I sent her a birthday card last year ........ but never heard from her for mine.

I guess my point is that for all of you who feel that you have been dumped by a girlfriend who left you on the sidelines once she found her hubby, it can happen the other way round too.

C
 

angelina

Rough_Rock
Joined
Apr 11, 2005
Messages
31
Croi,
That''s exactly how I feel...
She''s always too busy, things come up, or she just plain old can''t make it.
I''m tired of it...
I''ve struggled with this letter to her all day!
I can''t decide if its better for me to call....
 

goldengirl

Brilliant_Rock
Joined
Aug 20, 2004
Messages
1,134
I chose not to stand in a wedding for a girlfriend because I was deeply disturbed about her decision to marry him.
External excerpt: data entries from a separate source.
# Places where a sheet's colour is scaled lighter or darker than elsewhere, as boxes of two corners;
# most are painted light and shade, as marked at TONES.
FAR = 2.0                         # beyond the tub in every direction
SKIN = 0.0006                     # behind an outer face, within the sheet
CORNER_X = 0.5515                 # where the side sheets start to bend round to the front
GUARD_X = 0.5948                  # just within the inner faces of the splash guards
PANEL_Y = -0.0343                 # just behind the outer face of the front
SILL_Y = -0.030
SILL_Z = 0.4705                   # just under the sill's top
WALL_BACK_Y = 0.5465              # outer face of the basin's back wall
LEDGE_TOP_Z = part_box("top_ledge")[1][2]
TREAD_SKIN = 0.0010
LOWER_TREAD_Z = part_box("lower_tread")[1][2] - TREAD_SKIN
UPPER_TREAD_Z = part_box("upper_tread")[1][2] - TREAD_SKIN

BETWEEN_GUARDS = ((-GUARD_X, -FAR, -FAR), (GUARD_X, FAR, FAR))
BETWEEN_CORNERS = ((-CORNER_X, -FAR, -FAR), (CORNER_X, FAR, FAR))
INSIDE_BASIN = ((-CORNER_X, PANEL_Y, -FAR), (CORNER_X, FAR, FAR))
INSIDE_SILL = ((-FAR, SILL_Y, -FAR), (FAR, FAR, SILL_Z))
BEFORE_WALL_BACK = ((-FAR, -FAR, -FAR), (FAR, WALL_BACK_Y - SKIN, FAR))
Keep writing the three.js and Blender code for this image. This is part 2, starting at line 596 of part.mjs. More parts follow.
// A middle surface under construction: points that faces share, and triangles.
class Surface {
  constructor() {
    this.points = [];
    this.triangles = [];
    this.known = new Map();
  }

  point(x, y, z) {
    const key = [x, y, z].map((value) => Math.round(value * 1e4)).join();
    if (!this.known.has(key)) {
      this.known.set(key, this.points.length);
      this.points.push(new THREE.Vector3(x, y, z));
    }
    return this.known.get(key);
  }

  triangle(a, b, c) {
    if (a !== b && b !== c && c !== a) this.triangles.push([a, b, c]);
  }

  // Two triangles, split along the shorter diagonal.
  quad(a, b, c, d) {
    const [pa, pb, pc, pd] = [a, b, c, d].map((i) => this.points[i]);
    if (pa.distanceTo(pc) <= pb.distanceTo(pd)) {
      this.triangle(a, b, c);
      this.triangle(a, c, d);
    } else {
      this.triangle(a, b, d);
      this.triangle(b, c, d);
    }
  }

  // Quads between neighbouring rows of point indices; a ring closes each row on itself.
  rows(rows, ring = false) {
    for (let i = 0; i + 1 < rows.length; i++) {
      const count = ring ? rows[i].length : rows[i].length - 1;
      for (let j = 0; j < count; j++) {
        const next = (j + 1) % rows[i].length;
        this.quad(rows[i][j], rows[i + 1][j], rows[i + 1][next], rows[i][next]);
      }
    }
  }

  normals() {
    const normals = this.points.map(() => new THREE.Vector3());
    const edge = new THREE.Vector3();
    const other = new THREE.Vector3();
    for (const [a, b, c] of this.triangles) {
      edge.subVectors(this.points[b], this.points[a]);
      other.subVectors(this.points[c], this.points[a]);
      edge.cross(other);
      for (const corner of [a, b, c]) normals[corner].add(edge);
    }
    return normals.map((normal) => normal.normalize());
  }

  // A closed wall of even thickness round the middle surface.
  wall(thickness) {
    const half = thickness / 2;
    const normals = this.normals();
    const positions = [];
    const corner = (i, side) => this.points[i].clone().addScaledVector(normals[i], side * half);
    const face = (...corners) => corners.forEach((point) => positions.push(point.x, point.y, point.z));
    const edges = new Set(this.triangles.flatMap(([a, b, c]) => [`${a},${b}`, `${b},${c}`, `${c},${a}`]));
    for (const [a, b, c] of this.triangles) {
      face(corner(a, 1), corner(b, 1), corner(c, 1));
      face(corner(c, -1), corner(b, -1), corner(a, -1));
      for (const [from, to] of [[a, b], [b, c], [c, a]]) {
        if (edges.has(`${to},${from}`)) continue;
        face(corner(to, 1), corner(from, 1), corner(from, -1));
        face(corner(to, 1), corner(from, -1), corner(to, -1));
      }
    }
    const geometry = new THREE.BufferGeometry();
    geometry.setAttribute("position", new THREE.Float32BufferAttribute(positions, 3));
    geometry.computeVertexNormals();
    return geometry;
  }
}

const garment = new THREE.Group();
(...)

While I cannot make her choices for her, I felt I could choose for myself if I could support their marriage--and I felt that if I was not supportive of their marriage, it was dishonest and "wrong" to stand next to them while they married. Of course, they married anyway, and I am no longer friends with this girl.

I agree with Croi that our girlfriends can hurt us far more than our boyfriends ever can. I am long "over" my issues with my ex, but still hurt, angry, and bitter about this fiasco that happened with my girlfriend.

If she is truly no longer your friend, step down. If you''re prepared to lose the friendship, it''s your decision to make.